Lenders will sometimes pay for the appraisal fee as an additional incentive for you to employ their services. When you are shopping for mortgage brokers, don’t hesitate to bring up the cost of the home appraisal. It could save you some money, and it never hurts to ask!
3. Property Taxes
When you’re looking for the perfect place to live, you’ll likely take more than just the bricks and walls into consideration. Is the house located in a safe neighborhood? In a good school district? Do the neighbors make an effort to keep their lawns looking nice?
The answer to all of these questions will be closely linked to how much you’ll be paying in property taxes. This money is payed to your local government to fund services like road maintenance, police and fire departments, schools, and community infrastructure. Tax rates vary by location, and may change for a certain area over time.
Most mortgage lenders will arrange your loan provisions so that your property taxes are tied into your monthly mortgage payments. Each month, your lender will set aside the money marked for property taxes into a separate escrow account, then pay the taxes to your local government when they’re due (typically twice per year). This works well for both the homeowner and their lender. The lender ensures that there is no default on the loan due to missed tax payments, and you get to skip the hassle of budgeting for and making a separate tax payment.
4. Homeowners Insurance
Owning a home comes with a lot of responsibility. Gone are the days of calling your landlord to fix your leaking roof or busted air conditioner. Homeowners insurance will help protect your home (and pocketbook) against damage or loss from destructive forces like theft, hail, and fires. It will also cover you against financial responsibility if someone gets hurt in your home or on your property.
According to Zillow, you should generally expect to pay about $35 for every $100,000 of home value, though this rate varies by city and state. If your home is located in a “risky area,” where it might be more prone to storms, crime or other damages, you might have to pay a higher rate.

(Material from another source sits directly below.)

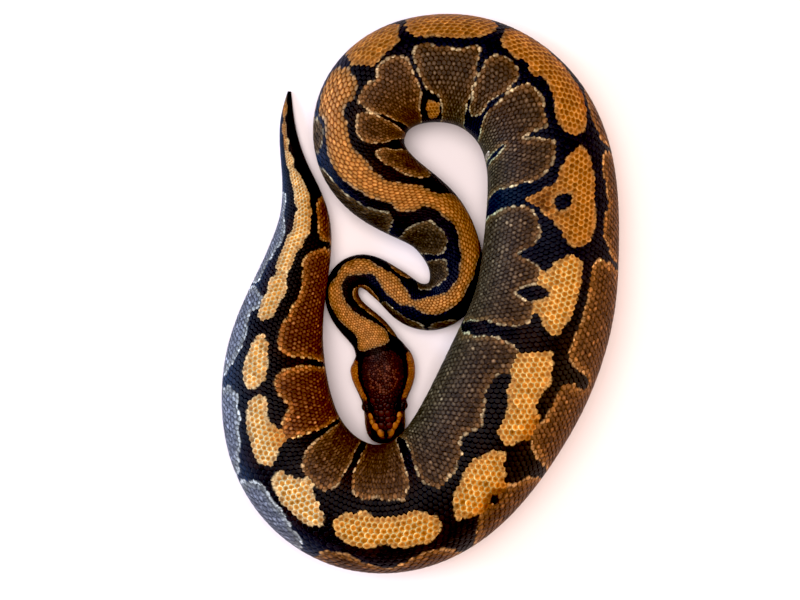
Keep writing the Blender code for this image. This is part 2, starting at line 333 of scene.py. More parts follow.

Not all eventualities are covered by homeowners insurance. Flood damage, for example, is not covered. If your home is in a flood zone or disaster prone area, your mortgage lender will likely require you to purchase additional flood insurance.
There are ways to save money on your homeowners insurance, such as bundling multiple policies with one company to cover your home, car, and life insurance. Consider talking to your insurance carrier about other ways to lower your rate, such as installing a home security system.
5. Closing Costs
There are a lot of moving parts and people involved with the homebuying process. Luckily, you don’t have to pay them all individually. That’s essentially what your closing costs cover—the fees and services that went into finding, qualifying for, appraising, inspecting, insuring, approving, and finalizing the purchase of your home.
There is no standard list of what is and isn’t included in closing costs, as they can vary based on your lender, real estate agent, seller, attorney, appraiser, inspector, etc. Typically, closing costs run between 2.5-5% of the purchase price. This may seem like a negligible percent, but that puts the average cost of closing on a home in the U.S. at $5,000-$10,000!
6. Appliances and Furnishings
Your down payment and closing costs are paid and you’re ready to move in—whew! No more major expenses for a while, right? Well, you might have some fixing up and filling out to do before your new home fits you just right. The sellers may have taken their kitchen appliances with them when they moved, or the furniture that worked so well in your last place might not even fit through your new front door. First time having a yard? Don’t forget the lawn mower!
The cost of buying appliances for and furnishing your new home could run well into the thousands, or even tens of thousands! The good news is, you don’t have to make all of these purchases right away. Try making a priority list and focusing on just the essentials, or finishing one room at a time so as to not get overwhelmed all over again.
If you're feeling stressed out over the homebuying process, then take a deep breath! Remember that you're making an exciting investment for your future and your family, and that all of the hassle will soon pay off. With proper budgeting and planning, these costs will simply be items to check off a list on the way to owning a beautiful new home.